1226_LA DONNA DELLA DOMENICA . Italia, 1975; Regia di Luigi Comencini.
Negli anni Settanta in Italia furoreggiava il cinema di genere, thriller e gialli in primis, sebbene la commedia non avesse del tutto passato la mano. In ogni caso, uno dei massimi maestri della commedia all’italiana, Luigi Comencini, prova una sorta di innesto, con una storia gialla intinta nell’acredine sarcastica che gli aveva da qualche anno preso la mano. La donna della domenica era già un romanzo giallo di grande successo di Fruttero e Lucentini adattato in sede di sceneggiatura da Age & Scarpelli che lo sintonizzano sul registro adeguato alla regia di Comencini. Tra i collaboratori illustri va segnalato almeno Ennio Morricone alle musiche, sebbene la precisione formale complessiva finisca un po’ svilita dal cinismo mostrato dall’interpretazione del racconto dal regista nato a Salò. Purtroppo qualcosa non riesce a convincere del tutto, nonostante gli interpreti principali trovino la giusta sintonia e i comprimari lascino il segno: tutto secondo copione eppure il quadro è un po’ come la fotografia di Luciano Tovoli: poco incisiva. Il protagonista è il commissario Santamaria e Marcello Mastroianni riesce perfettamente a calarsi nella parte del poliziotto che deve fare il suo lavoro, senza eccessivo zelo ma con sufficiente dose di coscienza, approfittando all’occorrenza delle opportunità extra lavorative. Il film è una mezza commedia e a Mastroianni non serve certo insegnare come si fa. A tenergli testa, e per la verità a vincere a mani basse, una splendida Jacqueline Bisset ci regala una Anna Carla Dosio superficiale, snob, altezzosa ma assolutamente adorabile.
Chiude il terzetto di attori principali Jean- Louis Trintignant nel ruolo di Massimo Campi, personaggio ambiguo e indefinibile, persino da sé stesso. Anche in questo caso la scelta dell’interprete è perfetta, con l’attore francese che riesce a non disturbare la frivola storia sentimentale tra il commissario e Anna Carla. A far loro da contorno ci sono una serie di macchiette, da Lina Volonghi a Pino Caruso, che, pur nella bravura degli interpreti, rischiano di far scadere eccessivamente nella farsa la vicenda. Ma anche in questo caso, non possono certo essere questi dettagli ad inficiare la funzionalità del film perché non si può che valutare positivamente il contributo del cast nel suo complesso. Quello che in definitiva limita La donna della domenica è, probabilmente, la disillusione del tardo Comencini.
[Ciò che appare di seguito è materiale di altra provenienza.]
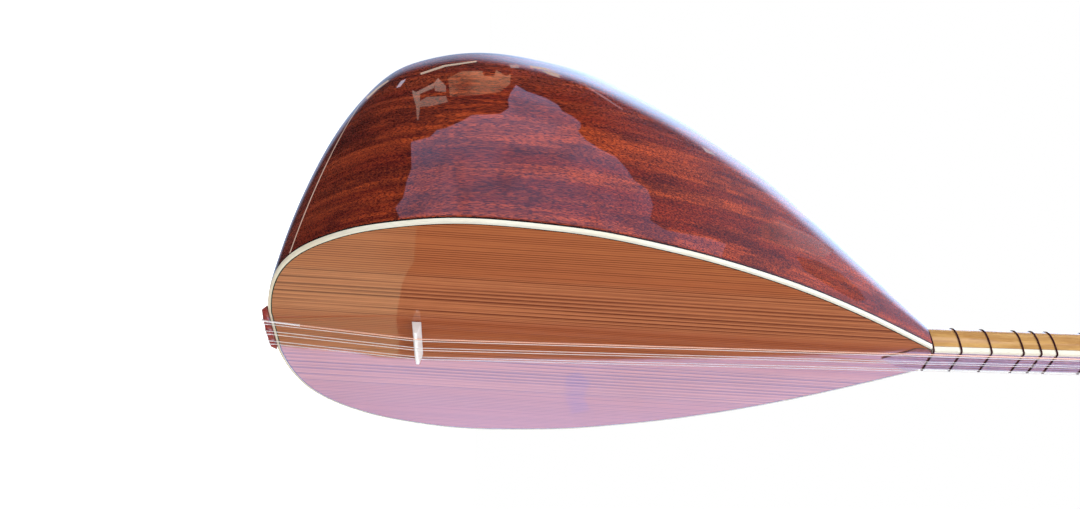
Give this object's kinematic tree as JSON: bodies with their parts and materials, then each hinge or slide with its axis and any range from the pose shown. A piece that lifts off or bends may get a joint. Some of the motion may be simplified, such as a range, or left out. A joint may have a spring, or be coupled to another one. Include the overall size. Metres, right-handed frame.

Il regista sembra quasi sbagliare per eccesso le dosi del suo film, prendendo un testo praticamente perfetto, raffinandolo ulteriormente con il lavoro in sede di sceneggiatura, sterilizzandolo poi, nella realizzazione, con la precisione degli interpreti nonostante i tanti passaggi volgari. Il che sembrerebbe una contraddizione ma le tante scene pruriginose che vedono protagonista la vittima – l’architetto Garrone (Claudio Gora) – l’arma del delitto – un fallo di pietra – l’attività disinvolta delle prostitute o la ritrosia con cui si affronta la storia omosessuale, sono mostrare quasi con malcelato disgusto – ironico, forse, ma certamente non gradevole. Insomma, il film è anche divertente ma non infiamma lo spettatore perché per primo sembra non entusiasmare il regista che, piuttosto, sembra quasi voler redarguire il pubblico per il fatto di ricercare simili prodotti al cinema. Oltre che stigmatizzare una società, di cui si prende l’élite torinese a titolo di esempio, per il suo essere vuota e banale. Tutto vero e abbastanza condivisibile, eppure Jacqueline Bisset è divina anche in un ruolo antipatico e futile e lei sì, incendia lo schermo ogni volta che vi appare. Troppa bellezza e classe anche per il cinismo e l’acredine di Comencini. Meno Male.